• RECORDED INFORMATION:
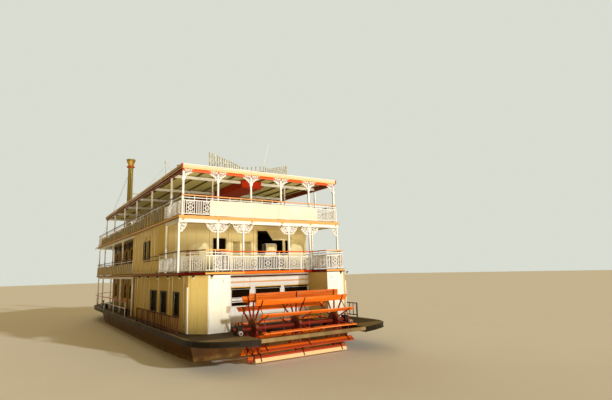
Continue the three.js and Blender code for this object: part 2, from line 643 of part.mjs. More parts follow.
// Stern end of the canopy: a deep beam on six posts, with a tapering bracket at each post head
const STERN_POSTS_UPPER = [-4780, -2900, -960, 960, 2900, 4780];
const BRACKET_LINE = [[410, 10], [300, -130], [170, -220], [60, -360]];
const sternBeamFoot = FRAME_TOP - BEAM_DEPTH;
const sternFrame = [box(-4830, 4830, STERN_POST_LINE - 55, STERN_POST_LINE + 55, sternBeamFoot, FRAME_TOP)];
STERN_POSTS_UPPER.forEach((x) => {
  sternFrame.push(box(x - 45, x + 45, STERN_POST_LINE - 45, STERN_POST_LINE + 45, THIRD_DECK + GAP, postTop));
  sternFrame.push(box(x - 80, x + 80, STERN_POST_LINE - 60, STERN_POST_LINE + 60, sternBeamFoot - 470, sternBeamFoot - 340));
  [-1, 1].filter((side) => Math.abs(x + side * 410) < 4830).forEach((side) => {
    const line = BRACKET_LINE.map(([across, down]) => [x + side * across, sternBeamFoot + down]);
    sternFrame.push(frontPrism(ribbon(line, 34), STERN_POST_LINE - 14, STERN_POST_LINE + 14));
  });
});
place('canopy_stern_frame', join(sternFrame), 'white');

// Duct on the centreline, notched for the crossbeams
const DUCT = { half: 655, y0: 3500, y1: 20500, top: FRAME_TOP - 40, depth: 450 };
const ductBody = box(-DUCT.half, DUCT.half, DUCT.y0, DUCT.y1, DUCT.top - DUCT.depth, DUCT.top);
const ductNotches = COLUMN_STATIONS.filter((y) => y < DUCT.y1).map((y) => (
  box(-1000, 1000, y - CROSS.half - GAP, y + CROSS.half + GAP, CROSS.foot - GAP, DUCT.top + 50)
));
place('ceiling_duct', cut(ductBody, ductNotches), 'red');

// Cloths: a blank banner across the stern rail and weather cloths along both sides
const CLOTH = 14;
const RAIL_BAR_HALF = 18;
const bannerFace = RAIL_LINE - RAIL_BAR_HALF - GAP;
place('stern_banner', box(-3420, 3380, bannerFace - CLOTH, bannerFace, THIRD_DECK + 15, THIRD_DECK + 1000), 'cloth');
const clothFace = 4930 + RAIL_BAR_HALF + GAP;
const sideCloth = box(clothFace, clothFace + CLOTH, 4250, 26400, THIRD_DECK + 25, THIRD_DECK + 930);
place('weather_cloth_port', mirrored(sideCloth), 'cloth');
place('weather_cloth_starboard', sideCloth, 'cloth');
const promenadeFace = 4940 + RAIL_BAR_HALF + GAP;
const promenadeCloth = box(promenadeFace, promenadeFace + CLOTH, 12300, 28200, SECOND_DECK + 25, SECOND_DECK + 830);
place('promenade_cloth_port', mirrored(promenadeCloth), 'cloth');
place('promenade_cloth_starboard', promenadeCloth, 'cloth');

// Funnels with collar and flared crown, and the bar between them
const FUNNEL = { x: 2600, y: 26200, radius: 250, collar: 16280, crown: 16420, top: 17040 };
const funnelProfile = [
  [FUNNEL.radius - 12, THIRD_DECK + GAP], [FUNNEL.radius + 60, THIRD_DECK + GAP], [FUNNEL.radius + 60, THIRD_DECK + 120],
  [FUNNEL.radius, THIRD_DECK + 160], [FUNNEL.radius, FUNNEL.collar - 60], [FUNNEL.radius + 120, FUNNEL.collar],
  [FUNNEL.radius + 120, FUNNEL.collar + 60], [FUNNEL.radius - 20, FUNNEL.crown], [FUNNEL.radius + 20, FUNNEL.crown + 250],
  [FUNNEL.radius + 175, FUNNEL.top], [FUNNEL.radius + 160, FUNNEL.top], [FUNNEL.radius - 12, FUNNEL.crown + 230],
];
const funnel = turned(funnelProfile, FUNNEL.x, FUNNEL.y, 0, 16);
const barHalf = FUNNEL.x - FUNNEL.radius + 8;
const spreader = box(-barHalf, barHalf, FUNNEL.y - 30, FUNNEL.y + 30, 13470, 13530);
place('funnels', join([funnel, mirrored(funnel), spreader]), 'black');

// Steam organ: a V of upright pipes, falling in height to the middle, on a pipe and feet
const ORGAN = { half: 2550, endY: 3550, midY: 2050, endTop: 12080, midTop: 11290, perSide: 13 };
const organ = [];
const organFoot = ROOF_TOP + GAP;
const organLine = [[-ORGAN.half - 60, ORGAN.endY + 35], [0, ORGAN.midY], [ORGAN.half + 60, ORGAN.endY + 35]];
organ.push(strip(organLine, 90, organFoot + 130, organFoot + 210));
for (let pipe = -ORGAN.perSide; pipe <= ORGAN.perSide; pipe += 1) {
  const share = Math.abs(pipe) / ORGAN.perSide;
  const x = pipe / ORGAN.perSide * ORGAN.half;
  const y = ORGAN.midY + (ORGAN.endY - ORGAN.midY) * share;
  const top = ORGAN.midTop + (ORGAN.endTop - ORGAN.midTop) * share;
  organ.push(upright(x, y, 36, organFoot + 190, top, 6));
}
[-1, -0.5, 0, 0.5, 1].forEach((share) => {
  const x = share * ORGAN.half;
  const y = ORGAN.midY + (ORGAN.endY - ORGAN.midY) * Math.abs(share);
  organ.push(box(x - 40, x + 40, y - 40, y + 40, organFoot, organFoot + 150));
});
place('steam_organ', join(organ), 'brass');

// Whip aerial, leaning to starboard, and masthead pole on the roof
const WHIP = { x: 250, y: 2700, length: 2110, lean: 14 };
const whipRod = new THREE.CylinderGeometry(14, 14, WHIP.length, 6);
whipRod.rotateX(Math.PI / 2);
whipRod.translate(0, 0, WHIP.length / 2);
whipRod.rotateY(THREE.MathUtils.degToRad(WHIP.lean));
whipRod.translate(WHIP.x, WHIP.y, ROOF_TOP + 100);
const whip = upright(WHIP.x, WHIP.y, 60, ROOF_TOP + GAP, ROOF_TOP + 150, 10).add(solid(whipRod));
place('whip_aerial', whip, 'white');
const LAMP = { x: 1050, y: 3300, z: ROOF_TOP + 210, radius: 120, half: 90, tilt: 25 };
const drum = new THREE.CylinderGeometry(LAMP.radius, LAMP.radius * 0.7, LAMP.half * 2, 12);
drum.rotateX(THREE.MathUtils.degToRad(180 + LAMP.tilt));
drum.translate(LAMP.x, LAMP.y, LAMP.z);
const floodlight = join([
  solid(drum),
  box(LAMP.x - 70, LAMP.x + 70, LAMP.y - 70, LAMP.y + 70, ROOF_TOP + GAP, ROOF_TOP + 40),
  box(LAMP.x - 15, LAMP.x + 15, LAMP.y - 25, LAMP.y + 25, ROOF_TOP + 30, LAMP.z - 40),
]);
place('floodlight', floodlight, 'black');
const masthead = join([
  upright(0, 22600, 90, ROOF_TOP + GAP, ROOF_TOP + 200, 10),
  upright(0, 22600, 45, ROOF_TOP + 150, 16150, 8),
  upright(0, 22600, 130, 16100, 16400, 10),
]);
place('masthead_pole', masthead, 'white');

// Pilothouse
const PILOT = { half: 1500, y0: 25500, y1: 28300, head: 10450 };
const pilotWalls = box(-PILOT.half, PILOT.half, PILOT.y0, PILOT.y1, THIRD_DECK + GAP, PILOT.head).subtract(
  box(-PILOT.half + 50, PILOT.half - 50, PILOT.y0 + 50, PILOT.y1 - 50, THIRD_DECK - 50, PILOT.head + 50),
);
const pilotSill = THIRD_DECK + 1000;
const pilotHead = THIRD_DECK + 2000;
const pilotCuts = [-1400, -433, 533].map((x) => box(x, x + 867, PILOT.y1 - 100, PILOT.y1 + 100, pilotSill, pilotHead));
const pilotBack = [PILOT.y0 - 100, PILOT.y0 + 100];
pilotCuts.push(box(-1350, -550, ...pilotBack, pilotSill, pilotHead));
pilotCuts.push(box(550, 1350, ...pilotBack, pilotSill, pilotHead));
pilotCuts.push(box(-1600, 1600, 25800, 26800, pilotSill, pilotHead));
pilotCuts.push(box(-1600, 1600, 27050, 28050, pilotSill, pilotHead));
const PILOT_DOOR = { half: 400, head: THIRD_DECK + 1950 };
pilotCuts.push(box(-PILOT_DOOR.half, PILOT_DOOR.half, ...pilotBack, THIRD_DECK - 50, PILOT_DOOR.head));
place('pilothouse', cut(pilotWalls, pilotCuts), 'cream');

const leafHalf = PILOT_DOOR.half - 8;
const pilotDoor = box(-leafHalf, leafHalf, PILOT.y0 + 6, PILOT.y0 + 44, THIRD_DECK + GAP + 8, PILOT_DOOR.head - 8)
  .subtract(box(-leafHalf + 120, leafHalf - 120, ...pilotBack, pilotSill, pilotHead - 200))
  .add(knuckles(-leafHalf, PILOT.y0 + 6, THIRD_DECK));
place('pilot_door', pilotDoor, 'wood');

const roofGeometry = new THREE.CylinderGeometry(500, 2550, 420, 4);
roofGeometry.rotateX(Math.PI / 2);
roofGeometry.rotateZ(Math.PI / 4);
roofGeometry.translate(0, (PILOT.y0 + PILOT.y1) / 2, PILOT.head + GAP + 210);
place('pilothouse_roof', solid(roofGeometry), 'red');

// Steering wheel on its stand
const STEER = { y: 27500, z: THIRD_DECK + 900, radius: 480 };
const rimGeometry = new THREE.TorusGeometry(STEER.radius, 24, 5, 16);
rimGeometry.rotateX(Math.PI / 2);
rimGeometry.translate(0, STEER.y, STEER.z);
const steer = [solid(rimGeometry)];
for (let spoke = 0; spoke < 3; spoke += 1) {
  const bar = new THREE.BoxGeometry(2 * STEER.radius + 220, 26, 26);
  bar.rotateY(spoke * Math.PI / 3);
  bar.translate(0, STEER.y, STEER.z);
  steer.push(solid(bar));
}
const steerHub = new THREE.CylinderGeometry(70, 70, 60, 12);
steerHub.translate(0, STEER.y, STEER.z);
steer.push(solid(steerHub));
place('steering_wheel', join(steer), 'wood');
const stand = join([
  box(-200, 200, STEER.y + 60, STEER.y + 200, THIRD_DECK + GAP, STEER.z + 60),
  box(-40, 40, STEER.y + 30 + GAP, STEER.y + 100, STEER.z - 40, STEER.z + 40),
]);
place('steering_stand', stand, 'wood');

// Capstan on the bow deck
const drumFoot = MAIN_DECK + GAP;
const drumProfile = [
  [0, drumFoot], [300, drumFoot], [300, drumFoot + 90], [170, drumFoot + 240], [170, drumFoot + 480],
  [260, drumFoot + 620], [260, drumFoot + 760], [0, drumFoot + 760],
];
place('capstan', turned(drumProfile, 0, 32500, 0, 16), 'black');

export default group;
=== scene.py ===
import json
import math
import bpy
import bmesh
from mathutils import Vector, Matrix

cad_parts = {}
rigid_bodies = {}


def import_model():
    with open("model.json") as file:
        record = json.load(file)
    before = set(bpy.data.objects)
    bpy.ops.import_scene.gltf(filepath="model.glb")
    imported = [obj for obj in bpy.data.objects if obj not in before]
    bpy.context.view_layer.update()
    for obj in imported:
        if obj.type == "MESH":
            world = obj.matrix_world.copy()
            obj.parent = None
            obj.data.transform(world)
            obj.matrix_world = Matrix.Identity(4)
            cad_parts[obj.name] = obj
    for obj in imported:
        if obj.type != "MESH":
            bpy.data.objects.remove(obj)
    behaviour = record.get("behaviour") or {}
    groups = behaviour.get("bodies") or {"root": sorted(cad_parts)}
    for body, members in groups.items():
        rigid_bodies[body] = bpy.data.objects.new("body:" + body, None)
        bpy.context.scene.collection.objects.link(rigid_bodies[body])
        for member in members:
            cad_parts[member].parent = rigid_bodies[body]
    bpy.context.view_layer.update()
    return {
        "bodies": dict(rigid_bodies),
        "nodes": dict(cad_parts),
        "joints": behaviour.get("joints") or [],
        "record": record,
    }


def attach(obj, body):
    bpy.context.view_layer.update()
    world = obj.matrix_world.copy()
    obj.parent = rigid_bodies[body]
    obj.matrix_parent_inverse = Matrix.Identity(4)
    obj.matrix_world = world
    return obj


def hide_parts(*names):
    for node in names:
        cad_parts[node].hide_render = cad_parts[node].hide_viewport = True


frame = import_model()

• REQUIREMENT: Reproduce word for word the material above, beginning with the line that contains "the bow deck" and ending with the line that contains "imported = [obj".

• TASK RESULT:
// Capstan on the bow deck
const drumFoot = MAIN_DECK + GAP;
const drumProfile = [
  [0, drumFoot], [300, drumFoot], [300, drumFoot + 90], [170, drumFoot + 240], [170, drumFoot + 480],
  [260, drumFoot + 620], [260, drumFoot + 760], [0, drumFoot + 760],
];
place('capstan', turned(drumProfile, 0, 32500, 0, 16), 'black');

export default group;
=== scene.py ===
import json
import math
import bpy
import bmesh
from mathutils import Vector, Matrix

cad_parts = {}
rigid_bodies = {}


def import_model():
    with open("model.json") as file:
        record = json.load(file)
    before = set(bpy.data.objects)
    bpy.ops.import_scene.gltf(filepath="model.glb")
    imported = [obj for obj in bpy.data.objects if obj not in before]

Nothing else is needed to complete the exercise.